= Seduction (marketing) =

Marketing strategy

Seduction within marketing is seen as the relationship between the marketer and the customer that converts an initial resistance into compliance and willingness. The marketer seduces the consumer to change from one set of social agreements into another, often opposite, set of social agreements leading to satisfaction of at least one of the pair. Information is given, so as to have a desirable and predictable impact on a consumer's decision process. Seduction differs from enlightenment, in that with enlightenment the information is given in order to allow the consumer to enable better decision making. The terms of the exchange are unambiguous.

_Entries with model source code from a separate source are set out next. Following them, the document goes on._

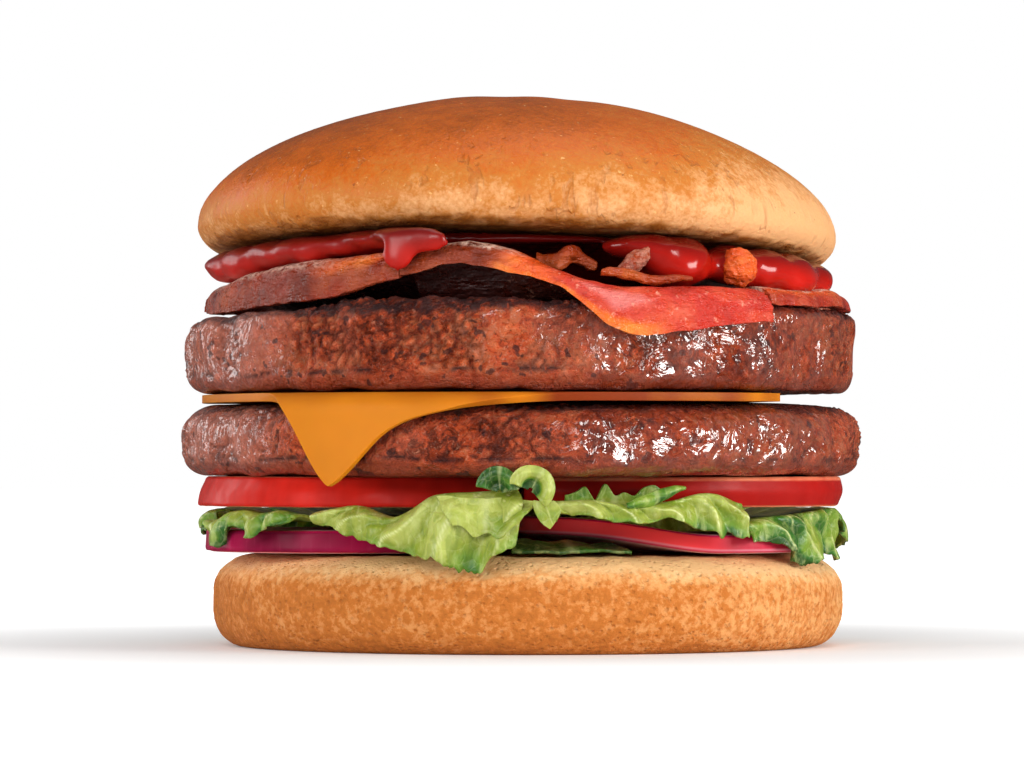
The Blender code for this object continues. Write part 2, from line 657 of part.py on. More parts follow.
def build():
    clear_scene()
    crust = material("bun_crust", (0.62, 0.27, 0.09), 0.45)
    crumb = material("bun_side", (0.66, 0.34, 0.14), 0.8)
    beef = material("beef", (0.26, 0.09, 0.05), 0.45)
    melted = material("cheese", (0.85, 0.42, 0.04), 0.35)
    flesh = material("tomato", (0.55, 0.04, 0.02), 0.3)
    skin = material("red_onion", (0.25, 0.02, 0.08), 0.3)
    green = material("lettuce", (0.36, 0.47, 0.12), 0.45)
    cured = material("bacon", (0.60, 0.16, 0.08), 0.4)
    sauce = material("ketchup", (0.42, 0.02, 0.01), 0.15)

    add_object("bun_heel", heel(), crumb)
    add_object("bun_crown", crown(), crust)
    add_object("patty_lower", lower_patty(), beef)
    add_object("patty_upper", upper_patty(), beef)
    thicken(add_object("cheese", cheese(), melted), CHEESE_THICK)
    for name in TOMATO_ANGLES:
        add_object(name, tomato(name), flesh)
    for name in ONIONS:
        add_object(name, onion(name), skin)
    for name in LEAVES:
        thicken(add_object(name, leaf(name), green), LEAF_THICK)
    for name, make in (
        ("lettuce_under", under_leaf), ("lettuce_curl", curl), ("lettuce_dark_curl", dark_curl),
        ("lettuce_small_tip", small_tip), ("lettuce_frill", upright_frill),
    ):
        thicken(add_object(name, make(), green), LEAF_THICK)
    for name in RASHERS:
        thicken(add_object(name, rasher(name, 18 if name == "bacon_front" else 12), cured), RASHER_THICK)
    thicken(add_object("bacon_strip", bacon_strip(), cured), 1.4)
    add_object("bacon_bit", chunk(21.0, 48.5, 60.3, (2.5, 1.3, 1.8), 20, 5.0), cured)
    add_object("bacon_lump", chunk(43.0, 49.5, 59.6, (2.9, 2.4, 3.0), 0, 9.0), cured)
    add_object("browned_curl", browned_curl(), cured)

    spread, parts = ketchup(sauce)
    apply_modifiers(spread)
    for piece in list(parts.objects):
        bpy.data.objects.remove(piece)
    bpy.data.collections.remove(parts)


build()
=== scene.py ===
"""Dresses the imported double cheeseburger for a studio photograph.

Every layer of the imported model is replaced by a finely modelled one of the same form: baked bun
halves, minced beef, a drooping slice of cheese, salad, bacon and ketchup. Shapes are worked out
in millimetres and turned into metres as each mesh is finished. +Z is up and -Y is the front.
"""

import math

import bmesh
import bpy
from bpy.props import FloatProperty, FloatVectorProperty, IntProperty, PointerProperty
from mathutils import Matrix, Vector, noise


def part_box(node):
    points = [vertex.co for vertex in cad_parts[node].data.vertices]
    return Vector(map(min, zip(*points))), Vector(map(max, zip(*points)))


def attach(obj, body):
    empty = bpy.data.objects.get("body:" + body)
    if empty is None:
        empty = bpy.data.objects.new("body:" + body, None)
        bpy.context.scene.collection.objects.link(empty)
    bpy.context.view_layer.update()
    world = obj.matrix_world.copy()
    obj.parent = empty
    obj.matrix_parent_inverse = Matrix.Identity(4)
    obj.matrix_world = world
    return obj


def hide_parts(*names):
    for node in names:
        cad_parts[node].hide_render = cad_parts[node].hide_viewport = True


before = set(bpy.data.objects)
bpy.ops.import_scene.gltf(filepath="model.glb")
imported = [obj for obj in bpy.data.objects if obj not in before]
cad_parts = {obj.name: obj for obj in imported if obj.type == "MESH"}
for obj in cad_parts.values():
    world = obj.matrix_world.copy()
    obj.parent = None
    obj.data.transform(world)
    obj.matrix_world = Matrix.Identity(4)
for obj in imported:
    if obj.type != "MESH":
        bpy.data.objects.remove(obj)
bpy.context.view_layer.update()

bl_info = {
    "name": "Double cheeseburger",
    "version": (1, 0, 0),
    "blender": (4, 5, 0),
    "location": "3D View > Sidebar > Burger",
    "description": "Builds a double cheeseburger, layer by layer, and its studio",
    "category": "Object",
}

MM = 0.001
BODY = "root"
NOISE_SEED = 7

# Vector noise starts from the clock unless it is seeded, and every run has to give the same burger.
noise.seed_set(NOISE_SEED)


def level(node, side):
    """The lowest (0) or highest (1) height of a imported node, in millimetres."""
    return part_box(node)[side][2] / MM


# Heights of the stack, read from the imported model.
HEEL_TOP = level("bun_heel", 1)
TOMATO_LOW, TOMATO_HIGH = level("tomato_left", 0), level("tomato_left", 1)
LOWER_PATTY_LOW, LOWER_PATTY_HIGH = level("patty_lower", 0), level("patty_lower", 1)
UPPER_PATTY_LOW = level("patty_upper", 0)
CHEESE_HIGH = level("cheese", 1)
UPPER_PATTY_THICK, UPPER_PATTY_RIDGE = 12.1, 1.3
UPPER_PATTY_HIGH = UPPER_PATTY_LOW + UPPER_PATTY_THICK
CROWN_SEAT, CROWN_SHIFT = 62.0, -0.6
TOUCH = 0.3
SETTLE = 0.22

PATTY_SLOPE = (0.013, -0.030)
CROWN_SLOPE = (-0.0263, -0.082)


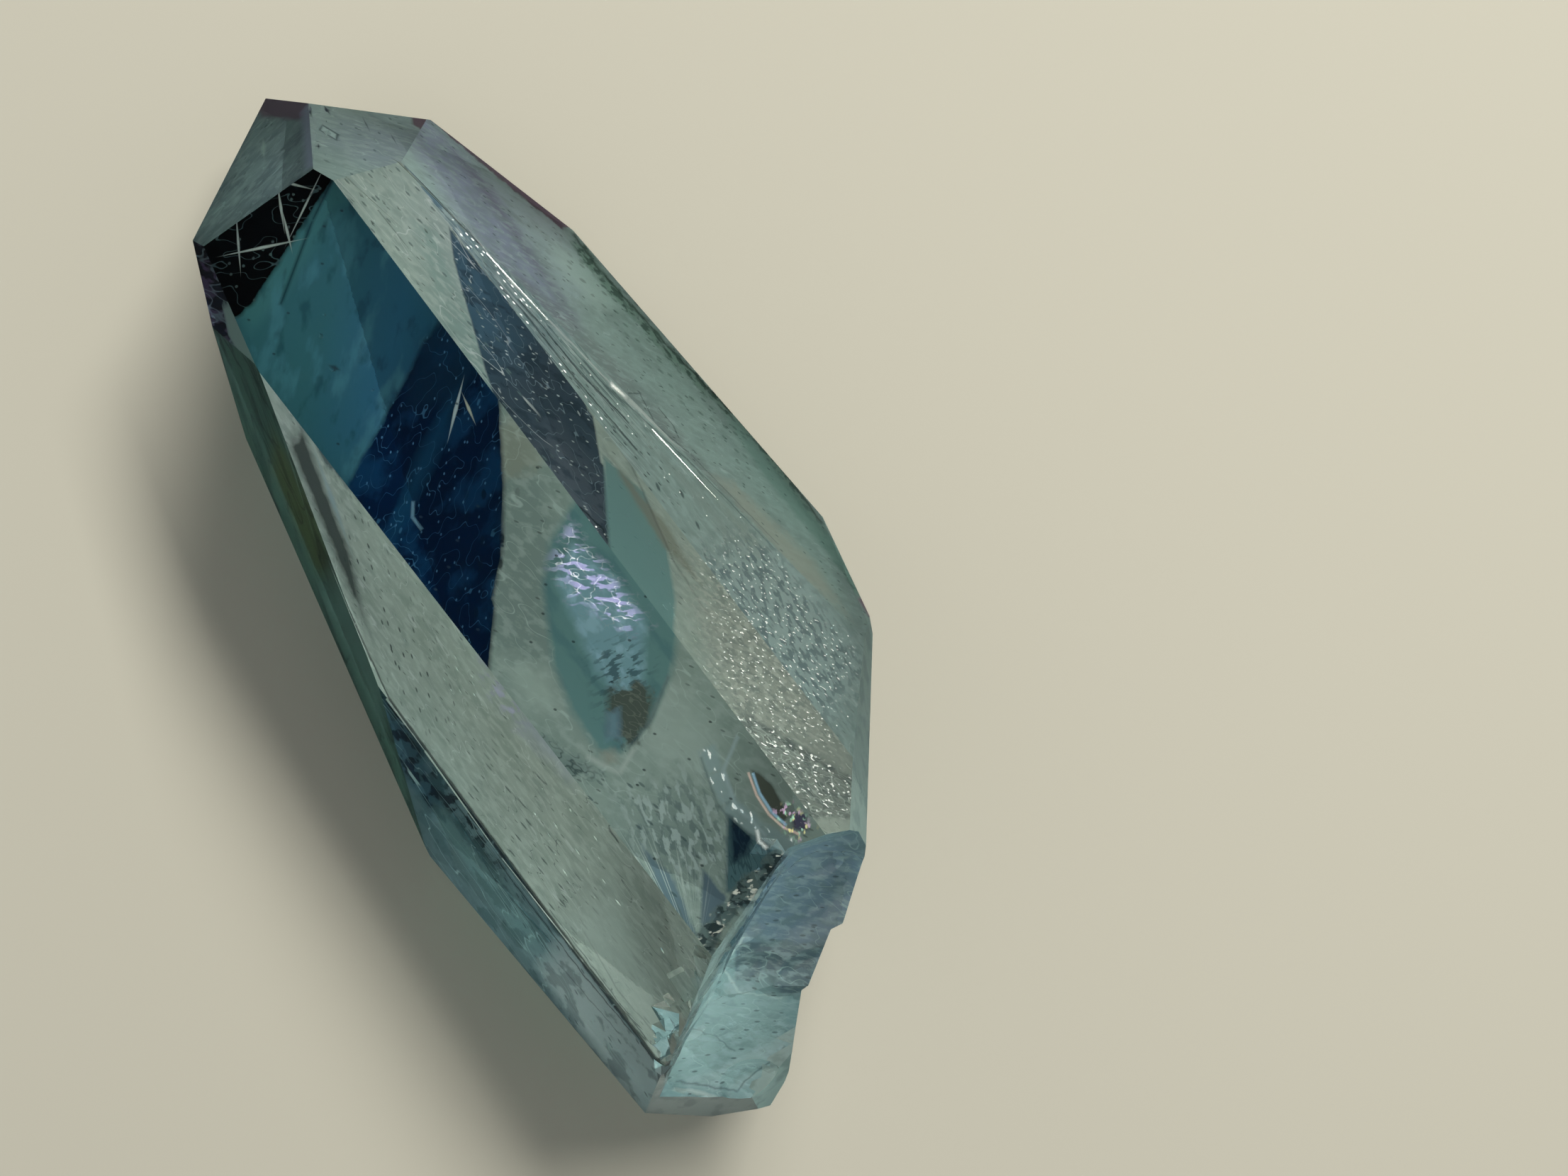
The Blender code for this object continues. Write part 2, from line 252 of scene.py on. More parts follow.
    def streak(self, start, end, width, soft=0.05):
        """1 along a slim lens from start to end, width millimetres across its middle."""
        px, py = sideways(start, end, width)
        mx, my = (start[0] + end[0]) / 2, (start[1] + end[1]) / 2
        return self.patch([start, (mx + px, my + py), end, (mx - px, my - py)], soft)

    def line(self, points, width, soft=0.03, ragged=0.0, seed=0.0):
        """1 along a line through the points, width millimetres across."""
        bars = []
        for (ax, ay), (bx, by) in zip(points, points[1:]):
            px, py = sideways((ax, ay), (bx, by), width)
            corners = [(ax + px, ay + py), (ax - px, ay - py), (bx - px, by - py), (bx + px, by + py)]
            bars.append(self.patch(corners, soft, ragged, seed=seed))
        return self.either(*bars)

    def rays(self, centre, length, turns, width, seed=0.0):
        """Fine lines that run together at a point."""
        dx = self.calc("SUBTRACT", self.along, centre[0])
        dy = self.calc("SUBTRACT", self.across, centre[1])
        squares = self.calc("ADD", self.calc("MULTIPLY", dx, dx), self.calc("MULTIPLY", dy, dy))
        round_about = self.calc("MULTIPLY_ADD", self.calc("ARCTAN2", dy, dx), turns, seed)
        outward = self.calc("DIVIDE", self.calc("SQRT", squares), length)
        return self.midlines(self.noise(self.join(round_about, outward), 0.0), width)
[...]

There is debate as to how common seduction is used within marketing, with utility theory denying it would exist at all. Others believe in a sovereign customer, who is free to make their own decisions without being influenced by an outside agent.
Seduction can be split into two separate forms, confidence games (con-game) and play depending on the nature of the relationship developed between marketer and customer. In a confidence game, the unsustainable nature of the exchange is hidden from the consumer because their rewards of the exchange will not be what the consumer is expecting or desiring. The seducer defrauds the consumer by first gaining their confidence and exploiting certain characteristics. With play, the unsustainability of the exchange is not hidden from the consumer, the consumer plays along simply for the reward of playing, for instance an older child may still play along with believing in Santa Claus for the rewards. Within marketing, playing along with the seducer is seen as fundamental to the seduction of the consumer, with the consumer playing a role in the exchange. This is what makes seduction different from fraud, where the relationship is coercive in nature and the consumer has not shown any complicity.

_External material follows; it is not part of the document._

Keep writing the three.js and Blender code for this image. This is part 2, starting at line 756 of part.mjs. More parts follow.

== Typology of ways to induce consumers to transact ==
Deighton and Grayson created a flowchart which asked five questions to determine the type of transaction.
1. "Are the terms of the transaction unambiguous?" If unambiguous and coercive, this leads the transaction to be either "theft by force" or "theft by stealth". If unambiguous, yet fair, then that is "trade with mutual gain". If the terms are ambiguous, question 2 applies.
2. "Does the consumer enter a new social consensus?" If not, then this transaction is known as "persuasion". If the consumer does, then this leads to question 3. Transactions applying to question 2 on-wards are considered to be forms of marketing.
3. "How broad-based is the new consensus?" If wide, the transaction is "socialization". If narrow, then question 4 applies.
4. "Does the consumer collaborate in building the consensus?" If the consumer does not collaborate and gains are lost if the consensus fails, then this is known as "fraud". If the consumer does not collaborate and the gains are sustained if the consensus fails, then that is "entertainment". If the consumer does collaborate then this leads to question 5.
5. "Are gains lost if the consensus fails?" If yes, then this is a "con game", if no, this is known as "play". Both con games and play are considered forms of seduction. Therefore, as long as the other questions are followed with the appropriate answer, it does not matter whether the gains are lost or not if the consensus fails as to whether the transaction is considered seduction.